> [Task brief]:
Filter these entries so that only lines with the word "rigid" remain.

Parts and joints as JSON:
>> BEGIN
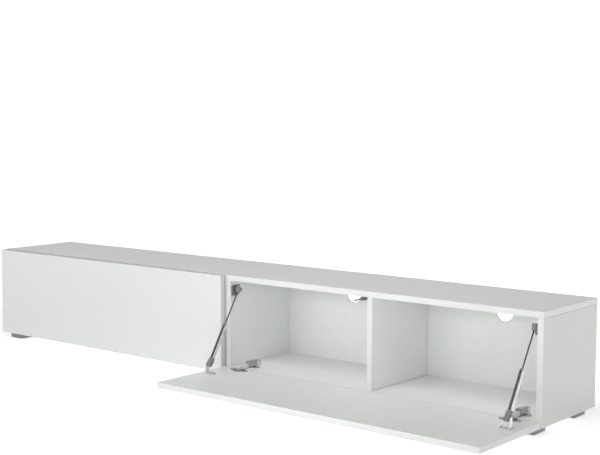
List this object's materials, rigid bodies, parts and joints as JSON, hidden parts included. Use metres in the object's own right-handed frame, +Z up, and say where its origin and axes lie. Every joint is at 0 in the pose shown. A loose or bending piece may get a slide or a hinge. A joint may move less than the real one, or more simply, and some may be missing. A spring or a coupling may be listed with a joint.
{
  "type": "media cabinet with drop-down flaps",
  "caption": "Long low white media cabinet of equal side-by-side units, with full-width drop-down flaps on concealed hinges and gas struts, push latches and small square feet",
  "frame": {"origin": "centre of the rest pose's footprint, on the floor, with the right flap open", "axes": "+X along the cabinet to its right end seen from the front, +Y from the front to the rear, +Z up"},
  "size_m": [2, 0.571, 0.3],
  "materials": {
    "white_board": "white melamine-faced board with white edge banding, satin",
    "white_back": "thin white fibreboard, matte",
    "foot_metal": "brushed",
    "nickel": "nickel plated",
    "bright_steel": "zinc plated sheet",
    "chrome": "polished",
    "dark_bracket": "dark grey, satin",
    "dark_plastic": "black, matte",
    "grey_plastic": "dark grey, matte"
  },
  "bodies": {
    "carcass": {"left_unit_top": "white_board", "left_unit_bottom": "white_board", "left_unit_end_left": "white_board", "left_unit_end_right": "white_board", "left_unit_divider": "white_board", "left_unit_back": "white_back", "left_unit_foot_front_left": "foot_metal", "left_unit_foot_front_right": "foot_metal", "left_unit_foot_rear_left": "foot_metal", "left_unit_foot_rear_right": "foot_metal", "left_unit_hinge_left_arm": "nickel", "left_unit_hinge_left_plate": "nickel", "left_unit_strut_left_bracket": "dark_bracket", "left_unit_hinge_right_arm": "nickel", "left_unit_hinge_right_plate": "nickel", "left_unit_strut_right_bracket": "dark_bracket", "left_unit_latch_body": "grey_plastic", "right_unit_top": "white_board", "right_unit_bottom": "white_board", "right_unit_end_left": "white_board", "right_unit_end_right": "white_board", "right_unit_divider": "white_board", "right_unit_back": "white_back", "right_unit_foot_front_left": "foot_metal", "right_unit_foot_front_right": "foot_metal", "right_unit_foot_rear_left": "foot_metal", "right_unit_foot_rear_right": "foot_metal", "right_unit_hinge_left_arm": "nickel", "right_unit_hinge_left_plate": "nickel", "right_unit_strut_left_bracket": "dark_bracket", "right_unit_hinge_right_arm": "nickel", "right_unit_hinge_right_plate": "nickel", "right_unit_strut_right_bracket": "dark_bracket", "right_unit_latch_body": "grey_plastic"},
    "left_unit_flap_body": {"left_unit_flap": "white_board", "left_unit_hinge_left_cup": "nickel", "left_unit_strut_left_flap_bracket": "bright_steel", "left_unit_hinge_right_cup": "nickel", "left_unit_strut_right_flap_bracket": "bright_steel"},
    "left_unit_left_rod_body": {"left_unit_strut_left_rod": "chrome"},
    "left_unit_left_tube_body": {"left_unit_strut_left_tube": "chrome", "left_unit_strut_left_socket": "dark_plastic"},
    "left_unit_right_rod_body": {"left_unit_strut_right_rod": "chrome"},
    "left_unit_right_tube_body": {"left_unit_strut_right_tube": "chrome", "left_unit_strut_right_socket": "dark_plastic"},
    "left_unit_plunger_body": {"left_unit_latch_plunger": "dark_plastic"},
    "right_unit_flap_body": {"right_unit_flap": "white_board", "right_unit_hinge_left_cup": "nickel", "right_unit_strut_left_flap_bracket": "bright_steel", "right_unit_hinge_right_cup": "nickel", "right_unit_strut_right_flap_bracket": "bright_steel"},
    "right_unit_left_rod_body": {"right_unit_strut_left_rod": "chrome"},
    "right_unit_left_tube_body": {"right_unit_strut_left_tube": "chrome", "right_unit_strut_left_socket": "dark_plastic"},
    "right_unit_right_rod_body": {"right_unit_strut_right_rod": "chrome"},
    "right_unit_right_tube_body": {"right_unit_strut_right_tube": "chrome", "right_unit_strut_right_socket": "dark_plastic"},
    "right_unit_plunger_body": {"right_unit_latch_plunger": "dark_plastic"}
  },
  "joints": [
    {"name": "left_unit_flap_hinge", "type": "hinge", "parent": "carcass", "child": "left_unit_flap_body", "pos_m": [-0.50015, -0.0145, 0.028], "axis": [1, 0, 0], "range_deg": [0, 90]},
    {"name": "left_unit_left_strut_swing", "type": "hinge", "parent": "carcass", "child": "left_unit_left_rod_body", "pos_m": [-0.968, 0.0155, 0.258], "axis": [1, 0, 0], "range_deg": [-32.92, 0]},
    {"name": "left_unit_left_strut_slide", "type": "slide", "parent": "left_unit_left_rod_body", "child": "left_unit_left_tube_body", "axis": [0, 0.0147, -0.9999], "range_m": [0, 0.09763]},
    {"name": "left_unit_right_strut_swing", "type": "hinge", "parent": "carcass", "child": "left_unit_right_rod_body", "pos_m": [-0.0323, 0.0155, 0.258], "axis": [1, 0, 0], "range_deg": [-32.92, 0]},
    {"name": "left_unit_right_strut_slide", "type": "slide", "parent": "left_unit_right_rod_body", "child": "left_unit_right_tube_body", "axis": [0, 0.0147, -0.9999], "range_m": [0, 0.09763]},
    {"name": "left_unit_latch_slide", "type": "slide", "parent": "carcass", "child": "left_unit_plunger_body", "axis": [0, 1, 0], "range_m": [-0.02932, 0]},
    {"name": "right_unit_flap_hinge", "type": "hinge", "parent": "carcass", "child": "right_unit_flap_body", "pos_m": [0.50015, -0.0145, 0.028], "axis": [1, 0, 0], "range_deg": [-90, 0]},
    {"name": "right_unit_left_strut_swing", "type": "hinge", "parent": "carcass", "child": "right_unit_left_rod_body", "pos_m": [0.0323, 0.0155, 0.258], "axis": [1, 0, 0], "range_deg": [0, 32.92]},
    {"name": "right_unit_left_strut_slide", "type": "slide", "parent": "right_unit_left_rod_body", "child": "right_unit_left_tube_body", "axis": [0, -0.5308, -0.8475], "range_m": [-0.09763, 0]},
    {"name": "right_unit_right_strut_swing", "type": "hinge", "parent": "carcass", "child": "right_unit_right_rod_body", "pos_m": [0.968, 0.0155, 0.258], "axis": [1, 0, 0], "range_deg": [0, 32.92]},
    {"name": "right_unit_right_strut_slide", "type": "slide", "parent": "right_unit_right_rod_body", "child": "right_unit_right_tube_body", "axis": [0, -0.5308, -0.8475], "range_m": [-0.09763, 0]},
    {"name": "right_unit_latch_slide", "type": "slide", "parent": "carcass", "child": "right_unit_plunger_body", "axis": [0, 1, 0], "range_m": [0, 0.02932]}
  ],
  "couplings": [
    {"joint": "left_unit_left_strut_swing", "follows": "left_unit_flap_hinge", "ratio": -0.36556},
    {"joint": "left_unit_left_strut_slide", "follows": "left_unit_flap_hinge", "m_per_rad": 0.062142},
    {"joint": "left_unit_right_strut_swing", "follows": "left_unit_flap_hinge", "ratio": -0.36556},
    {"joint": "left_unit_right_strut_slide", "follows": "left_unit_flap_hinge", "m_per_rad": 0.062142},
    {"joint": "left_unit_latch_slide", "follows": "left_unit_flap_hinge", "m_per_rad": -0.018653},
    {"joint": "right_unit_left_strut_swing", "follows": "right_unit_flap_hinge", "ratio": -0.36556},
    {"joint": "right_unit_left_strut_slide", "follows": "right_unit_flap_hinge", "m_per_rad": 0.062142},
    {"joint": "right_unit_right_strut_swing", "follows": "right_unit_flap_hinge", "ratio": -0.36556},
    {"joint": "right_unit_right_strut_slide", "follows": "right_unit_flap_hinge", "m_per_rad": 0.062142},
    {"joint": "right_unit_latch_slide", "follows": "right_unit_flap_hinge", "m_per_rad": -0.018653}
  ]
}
>> END
>> BEGIN
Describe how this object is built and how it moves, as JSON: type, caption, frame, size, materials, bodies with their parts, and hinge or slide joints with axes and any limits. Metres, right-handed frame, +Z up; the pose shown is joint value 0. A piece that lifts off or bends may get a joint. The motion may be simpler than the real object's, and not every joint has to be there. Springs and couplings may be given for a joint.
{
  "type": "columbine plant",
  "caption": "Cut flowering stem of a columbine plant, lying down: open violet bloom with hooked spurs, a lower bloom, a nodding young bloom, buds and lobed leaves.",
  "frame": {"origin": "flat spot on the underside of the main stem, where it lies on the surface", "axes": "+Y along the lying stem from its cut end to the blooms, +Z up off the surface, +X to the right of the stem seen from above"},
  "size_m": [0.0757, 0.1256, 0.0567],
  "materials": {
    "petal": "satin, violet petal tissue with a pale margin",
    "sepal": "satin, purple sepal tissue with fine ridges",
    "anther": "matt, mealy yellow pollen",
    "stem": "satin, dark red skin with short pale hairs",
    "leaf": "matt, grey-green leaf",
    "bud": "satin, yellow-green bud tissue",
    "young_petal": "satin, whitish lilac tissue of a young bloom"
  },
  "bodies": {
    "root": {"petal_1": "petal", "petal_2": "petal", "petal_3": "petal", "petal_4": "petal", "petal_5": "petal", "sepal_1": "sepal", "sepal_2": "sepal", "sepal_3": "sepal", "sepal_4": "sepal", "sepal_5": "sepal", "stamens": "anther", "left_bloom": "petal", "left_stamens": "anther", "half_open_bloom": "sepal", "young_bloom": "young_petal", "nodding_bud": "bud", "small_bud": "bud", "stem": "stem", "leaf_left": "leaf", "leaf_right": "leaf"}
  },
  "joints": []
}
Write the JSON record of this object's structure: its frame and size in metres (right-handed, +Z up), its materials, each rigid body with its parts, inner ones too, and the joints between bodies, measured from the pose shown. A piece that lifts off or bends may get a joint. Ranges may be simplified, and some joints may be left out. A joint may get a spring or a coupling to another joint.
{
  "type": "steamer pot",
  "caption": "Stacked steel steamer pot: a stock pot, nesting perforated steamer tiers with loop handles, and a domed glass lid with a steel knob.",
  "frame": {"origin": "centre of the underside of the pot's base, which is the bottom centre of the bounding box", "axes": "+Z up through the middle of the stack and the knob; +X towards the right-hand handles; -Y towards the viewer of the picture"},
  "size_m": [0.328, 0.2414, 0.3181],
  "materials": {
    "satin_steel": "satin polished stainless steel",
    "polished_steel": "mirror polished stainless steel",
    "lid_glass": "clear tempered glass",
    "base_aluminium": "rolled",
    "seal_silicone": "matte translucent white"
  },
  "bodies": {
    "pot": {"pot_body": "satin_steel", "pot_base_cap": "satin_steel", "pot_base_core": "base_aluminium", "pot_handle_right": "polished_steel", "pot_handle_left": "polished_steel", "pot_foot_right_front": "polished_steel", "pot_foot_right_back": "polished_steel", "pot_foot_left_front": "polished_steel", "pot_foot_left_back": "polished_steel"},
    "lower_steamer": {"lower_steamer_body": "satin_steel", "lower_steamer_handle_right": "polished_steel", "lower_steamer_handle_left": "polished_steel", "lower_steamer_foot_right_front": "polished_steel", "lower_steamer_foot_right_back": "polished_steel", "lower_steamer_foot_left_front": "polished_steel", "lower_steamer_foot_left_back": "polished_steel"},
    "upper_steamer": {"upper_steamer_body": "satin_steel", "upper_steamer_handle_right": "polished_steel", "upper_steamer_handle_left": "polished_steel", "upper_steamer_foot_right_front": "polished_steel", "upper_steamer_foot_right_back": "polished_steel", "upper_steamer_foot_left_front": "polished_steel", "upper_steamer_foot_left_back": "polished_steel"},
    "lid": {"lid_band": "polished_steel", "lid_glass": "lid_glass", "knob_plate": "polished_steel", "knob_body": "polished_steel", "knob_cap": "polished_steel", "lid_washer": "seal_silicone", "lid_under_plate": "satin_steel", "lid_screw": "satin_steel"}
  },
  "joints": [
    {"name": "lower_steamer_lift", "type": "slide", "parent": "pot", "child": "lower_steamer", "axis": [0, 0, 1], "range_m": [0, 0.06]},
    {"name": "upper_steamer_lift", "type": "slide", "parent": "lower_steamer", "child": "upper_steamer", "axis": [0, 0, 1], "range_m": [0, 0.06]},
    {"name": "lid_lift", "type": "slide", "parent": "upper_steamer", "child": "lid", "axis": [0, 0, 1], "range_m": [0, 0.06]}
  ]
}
>> END
> [Final answer]:
List this object's materials, rigid bodies, parts and joints as JSON, hidden parts included. Use metres in the object's own right-handed frame, +Z up, and say where its origin and axes lie. Every joint is at 0 in the pose shown. A loose or bending piece may get a slide or a hinge. A joint may move less than the real one, or more simply, and some may be missing. A spring or a coupling may be listed with a joint.
Write the JSON record of this object's structure: its frame and size in metres (right-handed, +Z up), its materials, each rigid body with its parts, inner ones too, and the joints between bodies, measured from the pose shown. A piece that lifts off or bends may get a joint. Ranges may be simplified, and some joints may be left out. A joint may get a spring or a coupling to another joint.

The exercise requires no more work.